Goal » For this exercise, return only the lines from the line containing "Line(top_middle, low_middle)" through the line containing "for node in", both ends included, exactly as they are.

Data lines »
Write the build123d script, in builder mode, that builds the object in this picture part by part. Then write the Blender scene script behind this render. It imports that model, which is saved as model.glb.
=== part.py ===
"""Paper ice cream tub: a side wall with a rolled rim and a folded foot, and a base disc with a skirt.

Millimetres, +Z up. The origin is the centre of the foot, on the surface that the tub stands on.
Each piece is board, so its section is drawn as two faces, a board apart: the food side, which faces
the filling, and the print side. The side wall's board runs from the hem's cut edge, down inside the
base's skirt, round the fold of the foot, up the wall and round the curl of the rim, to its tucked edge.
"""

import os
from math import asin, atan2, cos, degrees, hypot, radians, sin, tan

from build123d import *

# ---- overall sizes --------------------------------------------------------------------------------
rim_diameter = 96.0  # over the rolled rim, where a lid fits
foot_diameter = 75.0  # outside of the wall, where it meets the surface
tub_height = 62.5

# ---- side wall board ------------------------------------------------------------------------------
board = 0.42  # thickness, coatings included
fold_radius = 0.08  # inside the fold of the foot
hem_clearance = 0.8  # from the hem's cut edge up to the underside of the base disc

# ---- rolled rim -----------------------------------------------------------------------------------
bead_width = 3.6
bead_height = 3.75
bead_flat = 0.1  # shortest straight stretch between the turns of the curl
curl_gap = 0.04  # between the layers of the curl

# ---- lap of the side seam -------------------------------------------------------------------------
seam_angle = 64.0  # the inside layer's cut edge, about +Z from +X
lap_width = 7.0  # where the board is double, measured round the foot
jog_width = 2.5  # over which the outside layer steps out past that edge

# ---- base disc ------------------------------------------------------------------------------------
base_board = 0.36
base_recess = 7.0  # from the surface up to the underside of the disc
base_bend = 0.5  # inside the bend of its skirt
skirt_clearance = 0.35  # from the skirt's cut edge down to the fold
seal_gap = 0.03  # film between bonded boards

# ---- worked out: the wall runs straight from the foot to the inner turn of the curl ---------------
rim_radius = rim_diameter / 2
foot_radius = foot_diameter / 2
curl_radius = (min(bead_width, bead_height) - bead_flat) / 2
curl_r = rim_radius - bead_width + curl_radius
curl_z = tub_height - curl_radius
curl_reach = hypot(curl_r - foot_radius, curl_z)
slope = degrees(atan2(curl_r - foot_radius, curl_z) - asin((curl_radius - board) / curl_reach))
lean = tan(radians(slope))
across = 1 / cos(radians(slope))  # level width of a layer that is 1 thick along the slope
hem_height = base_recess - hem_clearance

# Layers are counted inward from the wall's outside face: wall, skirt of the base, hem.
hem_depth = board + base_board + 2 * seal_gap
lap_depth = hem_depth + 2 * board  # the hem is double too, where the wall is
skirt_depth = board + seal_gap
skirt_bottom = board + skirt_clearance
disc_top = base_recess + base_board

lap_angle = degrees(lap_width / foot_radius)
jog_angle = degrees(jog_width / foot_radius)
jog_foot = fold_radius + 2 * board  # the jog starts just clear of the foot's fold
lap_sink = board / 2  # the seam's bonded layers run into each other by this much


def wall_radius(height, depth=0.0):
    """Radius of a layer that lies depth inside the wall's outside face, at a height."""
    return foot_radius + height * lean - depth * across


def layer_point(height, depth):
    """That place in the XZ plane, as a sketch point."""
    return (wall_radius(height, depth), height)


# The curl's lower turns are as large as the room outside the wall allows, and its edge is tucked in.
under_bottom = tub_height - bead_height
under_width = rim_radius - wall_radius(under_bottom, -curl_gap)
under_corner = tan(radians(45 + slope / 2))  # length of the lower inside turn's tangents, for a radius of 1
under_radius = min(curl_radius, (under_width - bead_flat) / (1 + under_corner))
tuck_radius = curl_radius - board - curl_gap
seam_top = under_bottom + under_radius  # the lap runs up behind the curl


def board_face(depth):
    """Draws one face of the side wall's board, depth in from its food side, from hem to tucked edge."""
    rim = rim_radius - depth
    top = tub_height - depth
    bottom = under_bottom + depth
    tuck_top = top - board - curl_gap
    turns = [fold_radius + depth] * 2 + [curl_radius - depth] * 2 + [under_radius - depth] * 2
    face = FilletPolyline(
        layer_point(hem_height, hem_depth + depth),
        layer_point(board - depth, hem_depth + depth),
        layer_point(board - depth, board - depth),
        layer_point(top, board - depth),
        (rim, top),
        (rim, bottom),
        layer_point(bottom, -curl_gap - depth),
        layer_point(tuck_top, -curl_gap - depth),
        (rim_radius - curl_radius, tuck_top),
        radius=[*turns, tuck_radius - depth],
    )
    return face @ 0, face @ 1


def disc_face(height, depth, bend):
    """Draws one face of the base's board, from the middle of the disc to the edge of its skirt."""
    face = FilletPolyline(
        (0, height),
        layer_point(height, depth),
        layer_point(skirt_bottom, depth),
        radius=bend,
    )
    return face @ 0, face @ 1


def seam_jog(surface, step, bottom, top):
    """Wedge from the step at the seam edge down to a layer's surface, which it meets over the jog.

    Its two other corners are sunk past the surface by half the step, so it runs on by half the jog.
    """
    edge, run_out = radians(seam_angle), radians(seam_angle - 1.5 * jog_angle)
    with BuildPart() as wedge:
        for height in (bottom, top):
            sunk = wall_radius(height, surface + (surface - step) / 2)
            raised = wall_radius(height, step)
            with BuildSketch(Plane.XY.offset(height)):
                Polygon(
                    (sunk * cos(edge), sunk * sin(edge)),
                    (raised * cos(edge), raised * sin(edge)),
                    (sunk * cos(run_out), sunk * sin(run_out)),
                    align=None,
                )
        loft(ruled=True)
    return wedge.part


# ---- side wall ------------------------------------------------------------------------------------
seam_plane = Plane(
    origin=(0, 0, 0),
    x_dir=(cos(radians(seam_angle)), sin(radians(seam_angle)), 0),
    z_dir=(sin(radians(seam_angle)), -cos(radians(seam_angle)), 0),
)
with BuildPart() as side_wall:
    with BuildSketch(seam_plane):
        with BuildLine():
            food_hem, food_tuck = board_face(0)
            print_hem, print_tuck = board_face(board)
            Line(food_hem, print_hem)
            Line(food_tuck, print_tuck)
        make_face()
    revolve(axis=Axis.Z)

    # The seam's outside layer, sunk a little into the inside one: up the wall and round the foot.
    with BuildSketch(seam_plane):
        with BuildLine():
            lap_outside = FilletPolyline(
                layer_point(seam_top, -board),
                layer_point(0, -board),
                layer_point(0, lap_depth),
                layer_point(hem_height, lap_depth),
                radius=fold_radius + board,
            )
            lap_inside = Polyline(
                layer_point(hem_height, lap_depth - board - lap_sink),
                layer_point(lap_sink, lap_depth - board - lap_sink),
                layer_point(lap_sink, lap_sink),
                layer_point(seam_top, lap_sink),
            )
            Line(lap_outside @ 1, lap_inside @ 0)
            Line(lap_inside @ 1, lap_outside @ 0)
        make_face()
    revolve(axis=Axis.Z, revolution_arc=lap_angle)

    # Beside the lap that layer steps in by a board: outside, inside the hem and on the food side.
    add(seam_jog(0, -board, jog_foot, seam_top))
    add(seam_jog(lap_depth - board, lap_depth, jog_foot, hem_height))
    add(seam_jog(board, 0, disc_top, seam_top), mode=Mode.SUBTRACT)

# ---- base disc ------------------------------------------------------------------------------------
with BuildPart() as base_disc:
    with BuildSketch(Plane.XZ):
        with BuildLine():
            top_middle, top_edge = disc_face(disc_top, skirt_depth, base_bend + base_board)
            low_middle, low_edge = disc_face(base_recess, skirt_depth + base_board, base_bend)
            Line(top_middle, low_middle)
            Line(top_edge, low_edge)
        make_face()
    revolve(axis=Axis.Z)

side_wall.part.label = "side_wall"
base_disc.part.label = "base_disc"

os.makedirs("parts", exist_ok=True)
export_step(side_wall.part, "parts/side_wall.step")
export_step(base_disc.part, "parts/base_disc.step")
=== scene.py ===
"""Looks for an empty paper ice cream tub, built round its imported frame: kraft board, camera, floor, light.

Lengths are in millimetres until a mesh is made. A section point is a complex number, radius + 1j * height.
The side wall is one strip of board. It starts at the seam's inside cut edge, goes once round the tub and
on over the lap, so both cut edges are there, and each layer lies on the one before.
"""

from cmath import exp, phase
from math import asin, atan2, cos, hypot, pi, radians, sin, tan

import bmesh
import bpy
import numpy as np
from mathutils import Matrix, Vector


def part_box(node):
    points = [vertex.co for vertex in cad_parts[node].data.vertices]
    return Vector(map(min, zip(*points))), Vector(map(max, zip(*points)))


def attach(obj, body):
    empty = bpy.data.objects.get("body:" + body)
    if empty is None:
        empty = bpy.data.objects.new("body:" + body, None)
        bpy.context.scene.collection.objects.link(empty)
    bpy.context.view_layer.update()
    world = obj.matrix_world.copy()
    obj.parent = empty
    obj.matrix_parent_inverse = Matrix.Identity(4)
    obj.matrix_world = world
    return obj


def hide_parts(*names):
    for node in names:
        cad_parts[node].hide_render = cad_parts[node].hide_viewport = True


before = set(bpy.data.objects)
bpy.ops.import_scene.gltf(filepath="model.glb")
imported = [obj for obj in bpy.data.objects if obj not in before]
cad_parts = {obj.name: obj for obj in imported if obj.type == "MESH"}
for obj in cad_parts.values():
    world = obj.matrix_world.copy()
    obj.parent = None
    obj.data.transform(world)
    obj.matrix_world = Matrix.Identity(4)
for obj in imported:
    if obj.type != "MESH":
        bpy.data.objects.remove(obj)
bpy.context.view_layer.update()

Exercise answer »
            Line(top_middle, low_middle)
            Line(top_edge, low_edge)
        make_face()
    revolve(axis=Axis.Z)

side_wall.part.label = "side_wall"
base_disc.part.label = "base_disc"

os.makedirs("parts", exist_ok=True)
export_step(side_wall.part, "parts/side_wall.step")
export_step(base_disc.part, "parts/base_disc.step")
=== scene.py ===
"""Looks for an empty paper ice cream tub, built round its imported frame: kraft board, camera, floor, light.

Lengths are in millimetres until a mesh is made. A section point is a complex number, radius + 1j * height.
The side wall is one strip of board. It starts at the seam's inside cut edge, goes once round the tub and
on over the lap, so both cut edges are there, and each layer lies on the one before.
"""

from cmath import exp, phase
from math import asin, atan2, cos, hypot, pi, radians, sin, tan

import bmesh
import bpy
import numpy as np
from mathutils import Matrix, Vector


def part_box(node):
    points = [vertex.co for vertex in cad_parts[node].data.vertices]
    return Vector(map(min, zip(*points))), Vector(map(max, zip(*points)))


def attach(obj, body):
    empty = bpy.data.objects.get("body:" + body)
    if empty is None:
        empty = bpy.data.objects.new("body:" + body, None)
        bpy.context.scene.collection.objects.link(empty)
    bpy.context.view_layer.update()
    world = obj.matrix_world.copy()
    obj.parent = empty
    obj.matrix_parent_inverse = Matrix.Identity(4)
    obj.matrix_world = world
    return obj


def hide_parts(*names):
    for node in names:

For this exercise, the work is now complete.